> Problem
Nothing should be output except the lines from the one containing "Keep writing the build123d" through the one containing "lining = box_solid(WALL)", both ends included, each repeated exactly.

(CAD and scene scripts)
--

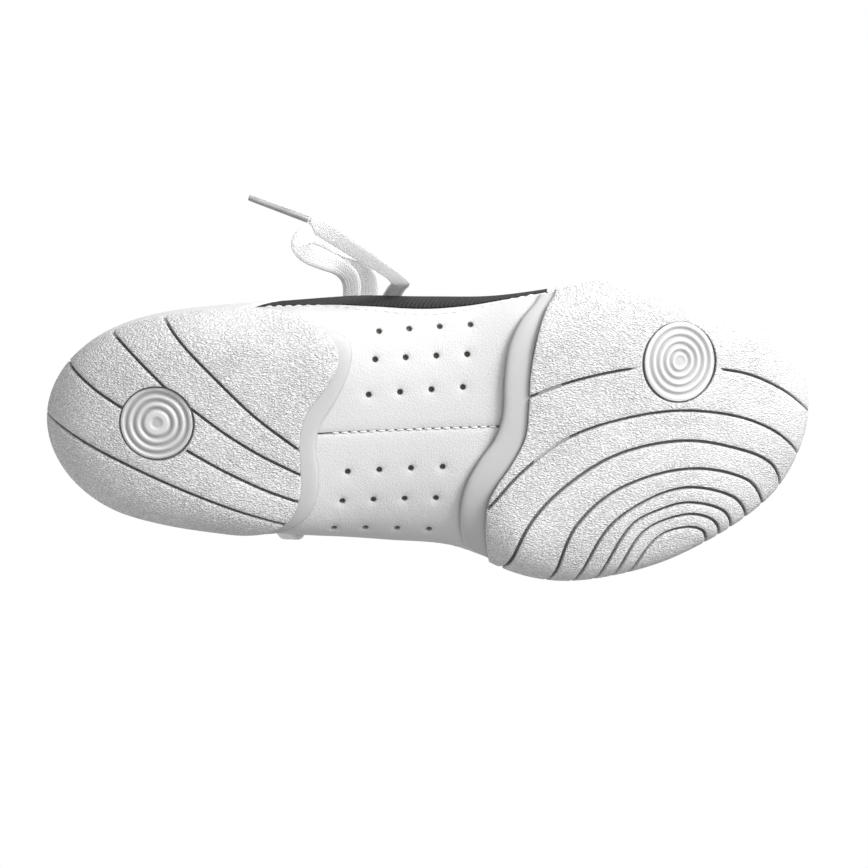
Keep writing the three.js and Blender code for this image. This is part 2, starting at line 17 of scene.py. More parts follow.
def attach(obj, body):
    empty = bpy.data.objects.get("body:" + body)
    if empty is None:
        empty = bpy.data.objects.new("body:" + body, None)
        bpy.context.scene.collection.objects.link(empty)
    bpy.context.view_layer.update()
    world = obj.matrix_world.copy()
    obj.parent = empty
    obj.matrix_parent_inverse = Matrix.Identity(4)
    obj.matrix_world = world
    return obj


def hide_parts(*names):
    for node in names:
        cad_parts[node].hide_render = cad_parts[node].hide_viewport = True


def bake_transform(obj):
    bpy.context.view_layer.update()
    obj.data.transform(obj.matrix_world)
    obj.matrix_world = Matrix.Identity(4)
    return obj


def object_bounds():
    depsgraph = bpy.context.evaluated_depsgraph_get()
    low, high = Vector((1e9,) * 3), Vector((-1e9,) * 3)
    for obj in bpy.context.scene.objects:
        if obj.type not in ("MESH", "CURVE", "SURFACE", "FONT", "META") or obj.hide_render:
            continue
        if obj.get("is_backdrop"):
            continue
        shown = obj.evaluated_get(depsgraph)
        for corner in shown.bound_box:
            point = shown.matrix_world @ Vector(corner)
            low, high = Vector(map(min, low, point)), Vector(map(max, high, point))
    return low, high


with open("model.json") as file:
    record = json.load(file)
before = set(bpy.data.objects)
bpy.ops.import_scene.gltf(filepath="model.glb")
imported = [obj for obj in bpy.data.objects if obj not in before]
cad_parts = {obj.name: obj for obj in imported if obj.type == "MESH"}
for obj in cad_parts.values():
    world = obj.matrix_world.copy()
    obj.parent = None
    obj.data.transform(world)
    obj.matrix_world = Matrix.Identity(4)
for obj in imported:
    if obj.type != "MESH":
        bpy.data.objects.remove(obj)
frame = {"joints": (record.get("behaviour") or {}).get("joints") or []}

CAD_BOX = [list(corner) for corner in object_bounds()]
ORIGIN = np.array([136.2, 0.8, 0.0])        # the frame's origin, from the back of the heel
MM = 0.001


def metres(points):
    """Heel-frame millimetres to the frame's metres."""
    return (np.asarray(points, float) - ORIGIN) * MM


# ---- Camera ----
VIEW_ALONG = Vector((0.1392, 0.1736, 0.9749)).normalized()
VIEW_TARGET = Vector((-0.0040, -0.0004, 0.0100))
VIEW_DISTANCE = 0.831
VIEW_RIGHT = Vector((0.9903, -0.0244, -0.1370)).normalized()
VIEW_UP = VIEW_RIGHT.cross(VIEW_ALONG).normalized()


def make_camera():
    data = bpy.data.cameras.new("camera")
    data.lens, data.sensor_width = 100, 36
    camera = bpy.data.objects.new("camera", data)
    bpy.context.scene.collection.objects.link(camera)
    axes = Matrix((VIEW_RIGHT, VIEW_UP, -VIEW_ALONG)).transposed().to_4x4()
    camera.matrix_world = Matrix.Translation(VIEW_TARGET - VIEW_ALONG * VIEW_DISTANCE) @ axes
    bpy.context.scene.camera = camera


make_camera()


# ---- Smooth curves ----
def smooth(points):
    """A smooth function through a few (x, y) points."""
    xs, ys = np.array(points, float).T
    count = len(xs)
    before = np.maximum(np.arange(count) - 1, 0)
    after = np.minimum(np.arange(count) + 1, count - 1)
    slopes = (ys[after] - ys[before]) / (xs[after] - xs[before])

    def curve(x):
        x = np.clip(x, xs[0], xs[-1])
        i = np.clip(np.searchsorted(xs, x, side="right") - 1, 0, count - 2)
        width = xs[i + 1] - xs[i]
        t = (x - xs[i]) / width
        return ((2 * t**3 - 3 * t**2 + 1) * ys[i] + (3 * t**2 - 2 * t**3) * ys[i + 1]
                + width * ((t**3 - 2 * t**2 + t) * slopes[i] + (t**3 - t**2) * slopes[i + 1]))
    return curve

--

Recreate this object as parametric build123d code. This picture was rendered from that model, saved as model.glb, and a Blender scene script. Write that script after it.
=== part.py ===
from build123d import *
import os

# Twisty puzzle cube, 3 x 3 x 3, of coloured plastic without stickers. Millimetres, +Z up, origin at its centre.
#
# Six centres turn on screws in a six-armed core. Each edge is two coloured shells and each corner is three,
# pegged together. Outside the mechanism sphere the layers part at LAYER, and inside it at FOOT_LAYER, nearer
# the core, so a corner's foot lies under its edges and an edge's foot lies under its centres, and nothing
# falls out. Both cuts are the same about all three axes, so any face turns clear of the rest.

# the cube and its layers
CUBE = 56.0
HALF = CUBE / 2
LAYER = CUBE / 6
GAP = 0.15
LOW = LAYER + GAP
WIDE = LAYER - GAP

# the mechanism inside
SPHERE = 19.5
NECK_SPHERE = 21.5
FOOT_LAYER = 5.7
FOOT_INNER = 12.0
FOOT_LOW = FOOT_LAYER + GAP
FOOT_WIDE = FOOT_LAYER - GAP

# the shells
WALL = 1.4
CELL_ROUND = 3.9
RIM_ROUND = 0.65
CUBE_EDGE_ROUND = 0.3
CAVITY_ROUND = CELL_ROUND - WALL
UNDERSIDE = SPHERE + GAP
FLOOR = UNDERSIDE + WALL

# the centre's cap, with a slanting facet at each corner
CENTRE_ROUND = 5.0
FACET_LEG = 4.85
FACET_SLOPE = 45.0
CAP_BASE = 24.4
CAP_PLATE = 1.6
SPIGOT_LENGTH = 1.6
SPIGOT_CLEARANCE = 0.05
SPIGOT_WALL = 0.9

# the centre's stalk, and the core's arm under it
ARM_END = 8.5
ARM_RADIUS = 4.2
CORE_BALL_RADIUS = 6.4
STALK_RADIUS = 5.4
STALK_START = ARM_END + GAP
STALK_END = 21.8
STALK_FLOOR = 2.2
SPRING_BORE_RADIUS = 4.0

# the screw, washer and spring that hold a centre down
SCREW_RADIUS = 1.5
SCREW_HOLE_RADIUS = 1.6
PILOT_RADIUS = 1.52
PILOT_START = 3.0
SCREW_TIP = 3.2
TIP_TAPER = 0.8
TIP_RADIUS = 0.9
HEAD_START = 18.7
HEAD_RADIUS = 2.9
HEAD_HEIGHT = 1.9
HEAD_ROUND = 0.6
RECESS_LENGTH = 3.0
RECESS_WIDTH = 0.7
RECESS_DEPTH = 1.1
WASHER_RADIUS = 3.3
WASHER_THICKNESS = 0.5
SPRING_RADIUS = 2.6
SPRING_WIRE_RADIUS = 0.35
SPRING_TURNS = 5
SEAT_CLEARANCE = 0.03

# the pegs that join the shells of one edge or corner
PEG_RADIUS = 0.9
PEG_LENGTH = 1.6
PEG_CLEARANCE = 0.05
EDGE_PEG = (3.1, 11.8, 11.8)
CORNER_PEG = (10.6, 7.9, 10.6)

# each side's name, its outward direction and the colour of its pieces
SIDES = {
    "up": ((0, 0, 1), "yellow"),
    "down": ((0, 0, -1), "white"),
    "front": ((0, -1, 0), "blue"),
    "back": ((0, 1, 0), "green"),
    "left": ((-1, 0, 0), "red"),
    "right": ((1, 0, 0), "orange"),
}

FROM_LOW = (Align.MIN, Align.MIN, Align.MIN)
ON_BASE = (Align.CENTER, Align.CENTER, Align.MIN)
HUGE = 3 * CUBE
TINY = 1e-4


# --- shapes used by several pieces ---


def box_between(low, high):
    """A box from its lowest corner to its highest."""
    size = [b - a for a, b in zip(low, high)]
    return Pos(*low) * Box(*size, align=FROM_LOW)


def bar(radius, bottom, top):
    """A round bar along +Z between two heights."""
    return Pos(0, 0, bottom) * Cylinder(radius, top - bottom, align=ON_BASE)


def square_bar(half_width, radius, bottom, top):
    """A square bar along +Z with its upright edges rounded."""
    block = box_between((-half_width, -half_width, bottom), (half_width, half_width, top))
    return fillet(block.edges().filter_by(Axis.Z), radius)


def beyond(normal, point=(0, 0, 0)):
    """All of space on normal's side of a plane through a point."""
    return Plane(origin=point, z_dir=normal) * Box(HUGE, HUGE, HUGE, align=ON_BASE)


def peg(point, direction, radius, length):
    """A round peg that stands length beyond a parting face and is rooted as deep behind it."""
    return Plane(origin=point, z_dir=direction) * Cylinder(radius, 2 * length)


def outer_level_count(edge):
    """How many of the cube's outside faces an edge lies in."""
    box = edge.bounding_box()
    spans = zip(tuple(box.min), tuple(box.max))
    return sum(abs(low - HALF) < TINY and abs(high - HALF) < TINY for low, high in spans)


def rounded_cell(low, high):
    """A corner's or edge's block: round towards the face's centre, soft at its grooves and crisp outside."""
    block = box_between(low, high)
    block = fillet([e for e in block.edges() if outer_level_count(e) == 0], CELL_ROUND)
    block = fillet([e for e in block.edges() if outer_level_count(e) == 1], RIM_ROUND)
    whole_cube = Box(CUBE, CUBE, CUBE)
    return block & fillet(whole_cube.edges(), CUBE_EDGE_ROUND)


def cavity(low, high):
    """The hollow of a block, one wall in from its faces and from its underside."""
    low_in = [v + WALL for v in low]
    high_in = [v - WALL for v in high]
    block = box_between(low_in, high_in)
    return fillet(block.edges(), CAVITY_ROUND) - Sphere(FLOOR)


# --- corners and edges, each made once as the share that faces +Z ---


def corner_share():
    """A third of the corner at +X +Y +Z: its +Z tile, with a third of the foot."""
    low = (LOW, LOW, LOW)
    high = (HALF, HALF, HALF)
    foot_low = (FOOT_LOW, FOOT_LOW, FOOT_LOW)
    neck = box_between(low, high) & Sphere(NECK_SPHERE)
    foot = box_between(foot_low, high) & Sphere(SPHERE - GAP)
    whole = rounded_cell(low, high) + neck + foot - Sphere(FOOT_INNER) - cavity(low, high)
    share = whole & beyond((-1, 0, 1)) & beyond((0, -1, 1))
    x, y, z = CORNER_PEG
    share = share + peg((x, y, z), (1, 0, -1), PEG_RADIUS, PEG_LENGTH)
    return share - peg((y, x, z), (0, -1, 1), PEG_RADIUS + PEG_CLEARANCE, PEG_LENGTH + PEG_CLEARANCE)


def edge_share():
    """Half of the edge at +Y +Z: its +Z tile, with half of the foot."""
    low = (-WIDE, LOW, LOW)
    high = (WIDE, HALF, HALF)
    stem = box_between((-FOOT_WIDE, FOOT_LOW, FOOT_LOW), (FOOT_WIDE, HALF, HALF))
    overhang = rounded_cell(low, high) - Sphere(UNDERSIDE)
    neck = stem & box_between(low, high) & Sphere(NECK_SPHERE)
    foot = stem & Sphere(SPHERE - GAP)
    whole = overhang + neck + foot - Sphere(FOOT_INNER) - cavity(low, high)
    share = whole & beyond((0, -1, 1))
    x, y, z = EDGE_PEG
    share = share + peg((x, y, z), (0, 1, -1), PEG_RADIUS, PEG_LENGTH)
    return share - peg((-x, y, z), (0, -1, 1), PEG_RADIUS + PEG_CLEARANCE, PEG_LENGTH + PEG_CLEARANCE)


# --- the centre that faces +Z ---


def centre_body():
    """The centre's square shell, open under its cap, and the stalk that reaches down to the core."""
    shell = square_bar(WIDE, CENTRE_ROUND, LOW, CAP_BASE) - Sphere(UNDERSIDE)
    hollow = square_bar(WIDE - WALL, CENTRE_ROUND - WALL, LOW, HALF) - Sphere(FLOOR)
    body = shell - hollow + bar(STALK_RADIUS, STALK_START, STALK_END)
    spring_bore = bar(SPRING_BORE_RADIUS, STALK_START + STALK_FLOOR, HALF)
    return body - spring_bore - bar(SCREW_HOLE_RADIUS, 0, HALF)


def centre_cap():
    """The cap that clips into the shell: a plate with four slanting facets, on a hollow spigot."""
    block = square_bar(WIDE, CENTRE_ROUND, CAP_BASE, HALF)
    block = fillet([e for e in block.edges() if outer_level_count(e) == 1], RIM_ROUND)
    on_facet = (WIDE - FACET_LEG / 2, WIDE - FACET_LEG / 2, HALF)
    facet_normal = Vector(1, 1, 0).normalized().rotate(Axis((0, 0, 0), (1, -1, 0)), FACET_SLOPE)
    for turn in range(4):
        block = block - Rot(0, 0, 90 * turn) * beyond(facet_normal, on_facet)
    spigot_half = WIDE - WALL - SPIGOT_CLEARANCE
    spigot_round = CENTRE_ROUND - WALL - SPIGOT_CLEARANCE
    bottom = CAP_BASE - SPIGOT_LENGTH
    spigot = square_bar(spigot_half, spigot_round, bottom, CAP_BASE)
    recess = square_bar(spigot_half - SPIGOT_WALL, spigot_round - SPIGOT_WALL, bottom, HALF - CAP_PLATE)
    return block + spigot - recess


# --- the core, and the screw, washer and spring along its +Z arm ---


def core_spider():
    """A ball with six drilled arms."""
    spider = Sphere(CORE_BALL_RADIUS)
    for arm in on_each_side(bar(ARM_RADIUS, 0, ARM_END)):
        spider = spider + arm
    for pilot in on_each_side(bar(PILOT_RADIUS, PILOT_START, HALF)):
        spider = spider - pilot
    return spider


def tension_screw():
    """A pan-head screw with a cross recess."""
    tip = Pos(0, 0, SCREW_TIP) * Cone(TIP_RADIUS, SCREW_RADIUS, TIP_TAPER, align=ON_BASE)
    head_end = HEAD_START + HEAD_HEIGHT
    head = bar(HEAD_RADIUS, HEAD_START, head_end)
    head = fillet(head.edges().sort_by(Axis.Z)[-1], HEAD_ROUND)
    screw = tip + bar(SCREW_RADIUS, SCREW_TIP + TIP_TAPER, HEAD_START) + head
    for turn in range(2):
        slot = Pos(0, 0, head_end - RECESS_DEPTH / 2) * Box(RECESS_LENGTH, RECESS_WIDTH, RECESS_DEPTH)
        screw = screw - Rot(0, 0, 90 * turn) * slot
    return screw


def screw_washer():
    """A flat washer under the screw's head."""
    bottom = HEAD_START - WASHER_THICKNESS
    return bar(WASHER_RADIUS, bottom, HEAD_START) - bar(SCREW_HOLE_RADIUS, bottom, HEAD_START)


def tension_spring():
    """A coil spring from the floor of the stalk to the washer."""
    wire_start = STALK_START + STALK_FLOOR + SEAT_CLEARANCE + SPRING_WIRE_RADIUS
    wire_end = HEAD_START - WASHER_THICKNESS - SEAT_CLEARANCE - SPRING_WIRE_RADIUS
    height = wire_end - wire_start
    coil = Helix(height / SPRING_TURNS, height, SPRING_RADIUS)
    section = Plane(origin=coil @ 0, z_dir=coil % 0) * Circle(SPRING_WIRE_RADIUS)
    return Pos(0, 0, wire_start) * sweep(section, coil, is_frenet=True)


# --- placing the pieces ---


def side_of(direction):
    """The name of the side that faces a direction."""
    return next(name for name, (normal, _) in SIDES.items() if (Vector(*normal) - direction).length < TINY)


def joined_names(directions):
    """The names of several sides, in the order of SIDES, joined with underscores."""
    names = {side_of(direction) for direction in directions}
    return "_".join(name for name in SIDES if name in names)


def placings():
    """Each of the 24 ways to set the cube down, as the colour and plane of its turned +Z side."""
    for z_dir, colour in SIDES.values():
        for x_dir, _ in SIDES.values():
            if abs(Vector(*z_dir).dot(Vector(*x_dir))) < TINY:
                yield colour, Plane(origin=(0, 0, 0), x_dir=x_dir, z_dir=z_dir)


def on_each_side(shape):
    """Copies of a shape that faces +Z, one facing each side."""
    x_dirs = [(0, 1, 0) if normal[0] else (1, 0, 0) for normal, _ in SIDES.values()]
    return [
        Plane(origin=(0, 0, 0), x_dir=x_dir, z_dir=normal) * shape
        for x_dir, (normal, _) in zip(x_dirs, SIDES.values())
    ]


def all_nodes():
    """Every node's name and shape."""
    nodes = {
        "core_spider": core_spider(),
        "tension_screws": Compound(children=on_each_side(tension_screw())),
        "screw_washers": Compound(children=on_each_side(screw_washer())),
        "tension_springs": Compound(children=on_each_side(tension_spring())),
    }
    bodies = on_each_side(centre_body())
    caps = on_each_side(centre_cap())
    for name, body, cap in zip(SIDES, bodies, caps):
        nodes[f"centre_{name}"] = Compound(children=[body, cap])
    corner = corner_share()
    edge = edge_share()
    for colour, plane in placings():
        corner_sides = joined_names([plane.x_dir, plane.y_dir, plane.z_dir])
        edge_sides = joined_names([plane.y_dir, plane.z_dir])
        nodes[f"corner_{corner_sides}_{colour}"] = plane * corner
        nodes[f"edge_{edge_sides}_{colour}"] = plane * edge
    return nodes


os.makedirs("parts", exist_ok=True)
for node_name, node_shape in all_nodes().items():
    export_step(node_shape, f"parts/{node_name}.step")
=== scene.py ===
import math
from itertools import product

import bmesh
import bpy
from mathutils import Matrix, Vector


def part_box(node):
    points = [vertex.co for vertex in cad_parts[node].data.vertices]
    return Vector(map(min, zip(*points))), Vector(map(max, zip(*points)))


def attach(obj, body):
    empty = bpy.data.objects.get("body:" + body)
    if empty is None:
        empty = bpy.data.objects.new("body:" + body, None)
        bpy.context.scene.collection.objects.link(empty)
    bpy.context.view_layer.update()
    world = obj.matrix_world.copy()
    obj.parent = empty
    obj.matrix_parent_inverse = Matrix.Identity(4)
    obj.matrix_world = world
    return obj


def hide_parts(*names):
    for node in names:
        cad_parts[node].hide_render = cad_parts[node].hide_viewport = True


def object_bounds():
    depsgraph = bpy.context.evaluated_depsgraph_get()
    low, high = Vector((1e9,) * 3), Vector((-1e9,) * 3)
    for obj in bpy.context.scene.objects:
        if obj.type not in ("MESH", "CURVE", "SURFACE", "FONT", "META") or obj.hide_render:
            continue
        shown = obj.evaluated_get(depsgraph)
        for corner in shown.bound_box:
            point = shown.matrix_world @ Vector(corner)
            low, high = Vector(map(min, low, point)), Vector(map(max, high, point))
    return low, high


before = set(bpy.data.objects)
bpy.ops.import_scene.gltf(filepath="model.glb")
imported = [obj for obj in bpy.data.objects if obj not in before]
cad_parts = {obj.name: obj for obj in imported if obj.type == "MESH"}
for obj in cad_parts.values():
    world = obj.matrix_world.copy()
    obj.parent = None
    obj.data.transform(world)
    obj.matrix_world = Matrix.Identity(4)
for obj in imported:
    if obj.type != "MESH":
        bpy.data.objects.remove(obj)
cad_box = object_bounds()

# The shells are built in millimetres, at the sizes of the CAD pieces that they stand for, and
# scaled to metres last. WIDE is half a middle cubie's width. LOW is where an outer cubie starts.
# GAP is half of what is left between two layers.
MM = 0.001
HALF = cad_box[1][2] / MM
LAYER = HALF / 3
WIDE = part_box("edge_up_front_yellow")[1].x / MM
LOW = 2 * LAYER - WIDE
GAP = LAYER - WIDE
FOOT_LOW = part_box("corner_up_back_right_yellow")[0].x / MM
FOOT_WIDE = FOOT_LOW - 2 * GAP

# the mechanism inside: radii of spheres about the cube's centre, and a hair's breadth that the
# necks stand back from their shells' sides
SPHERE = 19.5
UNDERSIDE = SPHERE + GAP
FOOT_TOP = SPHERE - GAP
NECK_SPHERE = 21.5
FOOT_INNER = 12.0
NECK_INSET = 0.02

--

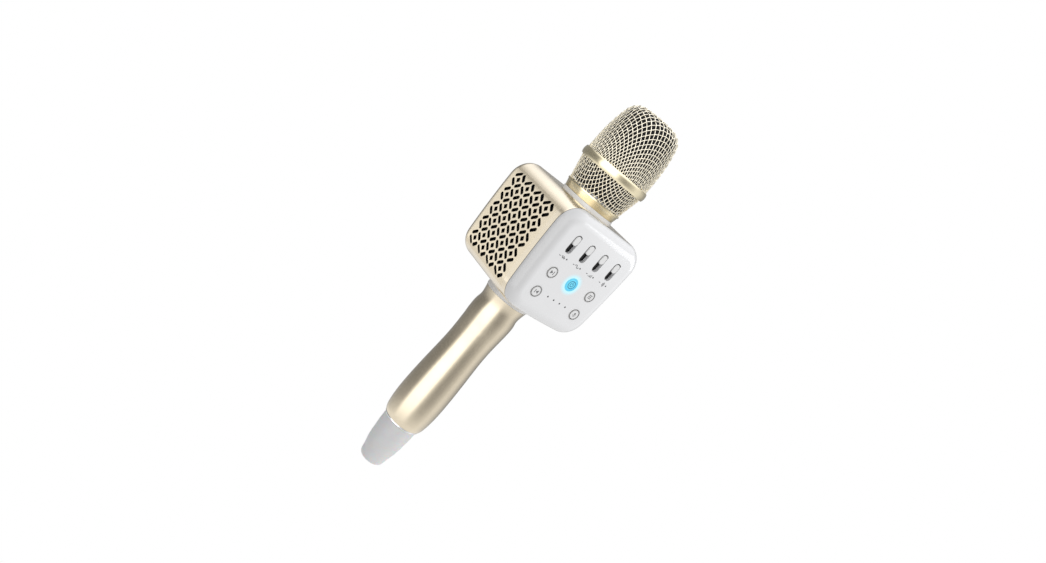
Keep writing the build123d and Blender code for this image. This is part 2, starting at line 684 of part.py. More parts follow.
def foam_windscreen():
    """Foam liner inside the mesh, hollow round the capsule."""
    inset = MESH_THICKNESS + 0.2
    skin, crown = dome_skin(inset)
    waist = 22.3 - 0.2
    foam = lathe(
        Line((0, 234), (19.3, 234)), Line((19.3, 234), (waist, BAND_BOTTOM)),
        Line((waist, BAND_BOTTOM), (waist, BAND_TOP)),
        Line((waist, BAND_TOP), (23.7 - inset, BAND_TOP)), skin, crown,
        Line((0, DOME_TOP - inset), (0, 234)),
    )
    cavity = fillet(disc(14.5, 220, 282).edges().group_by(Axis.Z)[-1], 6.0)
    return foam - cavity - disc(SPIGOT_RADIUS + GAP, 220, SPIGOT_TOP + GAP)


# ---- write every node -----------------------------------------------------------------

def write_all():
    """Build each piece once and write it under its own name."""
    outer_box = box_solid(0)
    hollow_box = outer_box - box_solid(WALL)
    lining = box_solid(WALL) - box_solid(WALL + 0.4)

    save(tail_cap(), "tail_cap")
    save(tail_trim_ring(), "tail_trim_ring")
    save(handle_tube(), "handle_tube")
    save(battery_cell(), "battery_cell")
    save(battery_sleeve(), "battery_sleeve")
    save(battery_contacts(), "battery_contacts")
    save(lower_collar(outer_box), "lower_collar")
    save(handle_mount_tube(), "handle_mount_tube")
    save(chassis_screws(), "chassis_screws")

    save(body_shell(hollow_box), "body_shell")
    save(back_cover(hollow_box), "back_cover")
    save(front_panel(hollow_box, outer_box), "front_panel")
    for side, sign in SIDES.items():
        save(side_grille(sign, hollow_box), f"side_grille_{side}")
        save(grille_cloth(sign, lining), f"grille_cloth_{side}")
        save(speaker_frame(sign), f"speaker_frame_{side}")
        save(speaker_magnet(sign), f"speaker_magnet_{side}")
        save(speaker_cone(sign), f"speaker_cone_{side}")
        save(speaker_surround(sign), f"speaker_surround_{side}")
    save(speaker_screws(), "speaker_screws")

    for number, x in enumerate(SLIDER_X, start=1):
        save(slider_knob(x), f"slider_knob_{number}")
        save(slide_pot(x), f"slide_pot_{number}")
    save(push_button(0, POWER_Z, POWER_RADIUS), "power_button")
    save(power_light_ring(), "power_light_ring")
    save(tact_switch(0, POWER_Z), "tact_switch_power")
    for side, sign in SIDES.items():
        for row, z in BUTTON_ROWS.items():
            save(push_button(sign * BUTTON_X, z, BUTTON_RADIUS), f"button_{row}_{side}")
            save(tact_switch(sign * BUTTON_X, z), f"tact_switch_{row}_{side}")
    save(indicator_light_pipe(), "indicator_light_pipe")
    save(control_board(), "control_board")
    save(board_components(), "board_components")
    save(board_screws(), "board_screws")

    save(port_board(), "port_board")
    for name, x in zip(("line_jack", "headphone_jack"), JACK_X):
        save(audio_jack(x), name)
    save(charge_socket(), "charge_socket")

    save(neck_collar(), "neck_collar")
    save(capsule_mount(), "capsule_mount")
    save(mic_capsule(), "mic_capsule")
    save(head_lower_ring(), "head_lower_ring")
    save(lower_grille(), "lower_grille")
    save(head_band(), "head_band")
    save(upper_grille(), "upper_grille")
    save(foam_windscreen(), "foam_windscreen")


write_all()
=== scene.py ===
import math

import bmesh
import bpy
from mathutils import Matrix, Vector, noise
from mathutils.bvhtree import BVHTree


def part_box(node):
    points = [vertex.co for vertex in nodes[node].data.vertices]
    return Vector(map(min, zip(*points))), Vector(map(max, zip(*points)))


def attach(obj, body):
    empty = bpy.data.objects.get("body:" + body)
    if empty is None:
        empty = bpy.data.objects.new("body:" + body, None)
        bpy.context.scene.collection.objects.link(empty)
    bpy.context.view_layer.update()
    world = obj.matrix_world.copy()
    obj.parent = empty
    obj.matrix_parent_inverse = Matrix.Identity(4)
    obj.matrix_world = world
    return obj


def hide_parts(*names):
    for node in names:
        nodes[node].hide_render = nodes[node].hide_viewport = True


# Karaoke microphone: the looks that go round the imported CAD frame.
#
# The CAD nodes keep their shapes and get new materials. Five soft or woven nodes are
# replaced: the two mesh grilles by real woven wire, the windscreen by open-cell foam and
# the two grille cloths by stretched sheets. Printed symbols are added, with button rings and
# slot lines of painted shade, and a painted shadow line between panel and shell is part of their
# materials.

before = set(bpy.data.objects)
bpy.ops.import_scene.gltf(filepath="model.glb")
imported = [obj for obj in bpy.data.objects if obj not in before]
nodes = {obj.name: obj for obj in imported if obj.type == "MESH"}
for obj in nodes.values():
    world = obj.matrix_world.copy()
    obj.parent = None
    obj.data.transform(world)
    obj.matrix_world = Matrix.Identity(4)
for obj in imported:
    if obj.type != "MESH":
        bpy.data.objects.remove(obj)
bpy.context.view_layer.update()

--

> Answer to this exercise
Keep writing the build123d and Blender code for this image. This is part 2, starting at line 684 of part.py. More parts follow.
def foam_windscreen():
    """Foam liner inside the mesh, hollow round the capsule."""
    inset = MESH_THICKNESS + 0.2
    skin, crown = dome_skin(inset)
    waist = 22.3 - 0.2
    foam = lathe(
        Line((0, 234), (19.3, 234)), Line((19.3, 234), (waist, BAND_BOTTOM)),
        Line((waist, BAND_BOTTOM), (waist, BAND_TOP)),
        Line((waist, BAND_TOP), (23.7 - inset, BAND_TOP)), skin, crown,
        Line((0, DOME_TOP - inset), (0, 234)),
    )
    cavity = fillet(disc(14.5, 220, 282).edges().group_by(Axis.Z)[-1], 6.0)
    return foam - cavity - disc(SPIGOT_RADIUS + GAP, 220, SPIGOT_TOP + GAP)


# ---- write every node -----------------------------------------------------------------

def write_all():
    """Build each piece once and write it under its own name."""
    outer_box = box_solid(0)
    hollow_box = outer_box - box_solid(WALL)
    lining = box_solid(WALL) - box_solid(WALL + 0.4)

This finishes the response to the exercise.